Monday, May 23, 2011

Day 17 - Your highs and lows of this past year.

Before this I'm planning to skip this title, I've got nothing much to write about even if I squeeze all my brain juice. But maybe because of what has happened recently, I guess I should at least write this down. Whatever it is meant to be, I just think it should leave a mark here in my blog.

Yes, I don't blog much about my personal thoughts, my feelings here anymore. I guess it's just a way to protect myself, there's so many people to protect myself from in order not to get hurt. No matter how insignificant the harm might be.

Also to protect other people I guess. Sometimes there's something that I would like to share but often involved other people in my life and to protect them and their privacy, I have to forego a lot of stuff that I could have written down here. Even if I do not be specific, there's still a certain chances that one might be affected by what I wrote.

My life just ain't about myself it seems. As my age increases, there's just too much to care about to just do whatever I want. At times I am just this plain selfish little girl who just wish to not care of anything but myself. Yet, it's always so hard to be it.

But anyway, getting back to the topic, my highs and lows of this past year. Does past year supposed to mean 2010? I guess but I clearly couldn't remember much as I'm a person who have very short term memory, I forget a lot of details as time passed by. So why not we talk about some significant highs and lows of mine for the past half a year instead.

In the past half a year, I have graduated in Diploma of Graphic Design back in Ipoh. Got into Limkokwing of Creative Technology to further my degree in Professional Design. I guess getting my diploma completed is a high point for me in this case, while furthering my study hasn't exactly been a high point for me. I have been stumbled with issues and problems almost without a stop since I moved here.

First of, one of my low point in the past half a year would be having issues with a good friend and honestly, I really think that the way we handle things are so much different at times yet so similar. I am not going to justify the matter but what I have left with after that is almost a stranded friendship. It's not only friendship but it concerned my career welfare as well and hence I guess that's the reason why everything turned bad from then on.

After that, while getting into a university and having internship for my first semester is totally stressing me out. It could have been easier, or I could have made a better choice if I just take the option to stay for an extra semester before having internship in the next semester instead. I did not, I jumped right into the troubles that awaits me and I came out of it halfway with wounds and bruises. Basically, I dropped my internship halfway through the semester due to all the issues and misunderstandings that didn't stop surfacing throughout the whole time.

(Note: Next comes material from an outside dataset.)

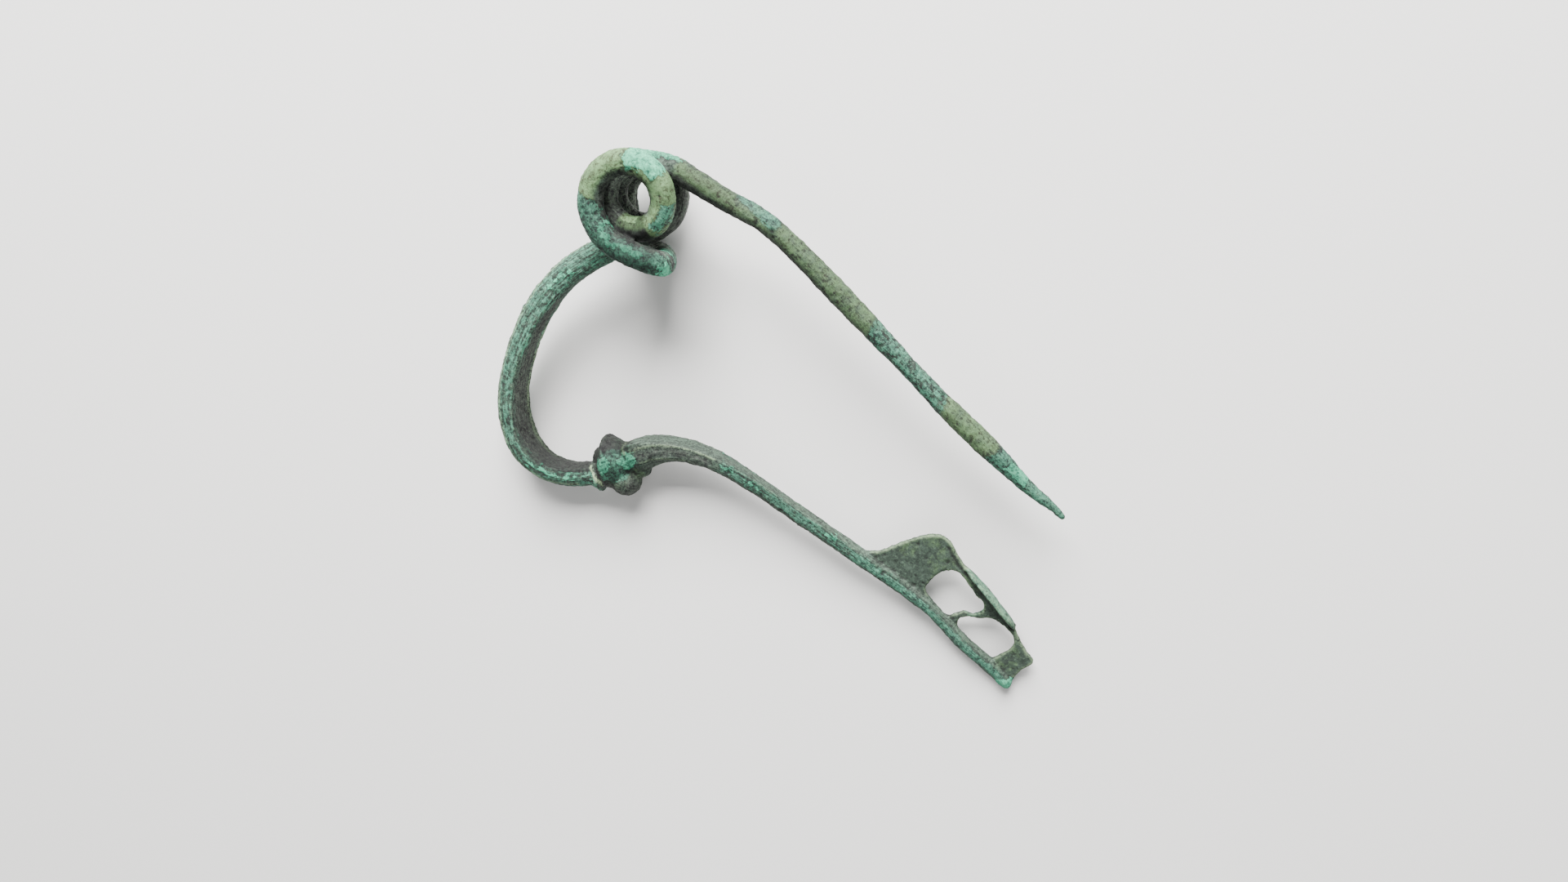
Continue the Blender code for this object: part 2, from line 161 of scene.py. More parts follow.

I guess that could almost be the lowest point ever in the past years. I have problems, I am lost and I did not know what to do. I guess I would have still made the mistake if I was given a chance to relive the moment, maybe that's just who I am and how I deal with things. But in this moment, I knew better.

While now, I think I am still at the low point of my life. It had been a bad time the past weeks for me, very bad and horrible. I couldn't write details, I wouldn't bring myself to do it. All I know is, it might be partially karma from how I have treated the certain someone that I am going through whatever it is now. Also the fact that, I didn't know what I want and made someone's else life miserable. I think I deserve what I'm going through. Not everything but maybe partially.

Not to forget the fact that the emotional roller coaster that I have been going through when I finally understand that I am actually being thrown out of the certain someone's life fast and ugly. I lost him, yes, I finally did lost him. After all these year, the one thing that I am so afraid of, the one thing that I am protecting myself from finally happened. I wouldn't say it's unbelievable, it's more like I should have seen it coming.

I guess I'm writing all the low points instead of the high. I couldn't think of any high points in my life for the past half a year. Life hasn't been treating me very well, but I couldn't deny that I have been treating myself and other people not so well as well. Give and take I supposed.

But I'll certainly live. And survive. Yet, couldn't ignore the fact that damaged has already been done and scars will be left behind. No doubt, it's painful, it's heart wrenching, I'm heartbroken but I'll be fine. I don't know when, I don't know how long I am going to take but this uneasy feeling that I have every single day since the incidents happen would have to take some time to go away.

In short, I lost friendship, I lost part of my career that I have started to try building about a year or two ago, I lost the one person that I wish I wouldn't lose, I lost some time as time pass me by, I lost quite a few things that I considered as important to me in the past half a year. It's quite overwhelming to actually put everything together but that's what had happened.

I guess it all summed up that I have all the lowest points during this duration of time. At the same time, I guess what doesn't kill me is supposed to make me stronger. Actually what I believe is, those people around me that care when I am at my lowest points are what makes me want to be stronger.

I'm climbing up slowly, recovering slowly. No matter how slow, what matters is the progress that I am making. Like the saying "I will be okay, just not today."

3 comments:

ken said...

hey things would be fine sooner or later.. be positive alright.. :)

Stanley Wong said...

Waves are inspiring bot just because they rise and fall but because each time they fall they never fail to rise again.

Cheer~ :)

alLets'Lexy said...

thanks guys. =) i know i'll be fine but thanks for the comments nonetheless.